- WHAT IS BEING ASKED
Return the lines below that carry the word "code".

- Rows from a dataset
════════════════════
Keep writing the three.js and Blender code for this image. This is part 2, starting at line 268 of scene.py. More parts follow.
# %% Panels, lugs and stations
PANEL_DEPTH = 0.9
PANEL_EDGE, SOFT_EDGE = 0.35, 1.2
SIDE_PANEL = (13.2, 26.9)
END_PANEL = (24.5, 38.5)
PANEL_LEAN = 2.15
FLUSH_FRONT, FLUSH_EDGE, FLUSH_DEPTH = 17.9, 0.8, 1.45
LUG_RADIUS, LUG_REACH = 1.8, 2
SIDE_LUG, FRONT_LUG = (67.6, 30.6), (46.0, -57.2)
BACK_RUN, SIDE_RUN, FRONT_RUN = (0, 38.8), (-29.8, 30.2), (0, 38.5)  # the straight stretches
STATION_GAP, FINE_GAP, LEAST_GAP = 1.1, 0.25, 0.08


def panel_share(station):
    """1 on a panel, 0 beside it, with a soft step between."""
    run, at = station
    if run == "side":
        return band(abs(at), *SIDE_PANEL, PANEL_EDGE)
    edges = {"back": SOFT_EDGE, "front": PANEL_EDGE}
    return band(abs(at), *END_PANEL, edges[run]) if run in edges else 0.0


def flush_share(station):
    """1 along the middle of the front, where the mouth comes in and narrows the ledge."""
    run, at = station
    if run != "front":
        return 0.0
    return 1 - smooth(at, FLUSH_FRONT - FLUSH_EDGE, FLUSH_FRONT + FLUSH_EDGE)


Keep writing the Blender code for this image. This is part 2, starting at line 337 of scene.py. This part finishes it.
════════════════════
- WRITTEN ANSWER
Keep writing the three.js and Blender code for this image. This is part 2, starting at line 268 of scene.py. More parts follow.
Keep writing the Blender code for this image. This is part 2, starting at line 337 of scene.py. This part finishes it.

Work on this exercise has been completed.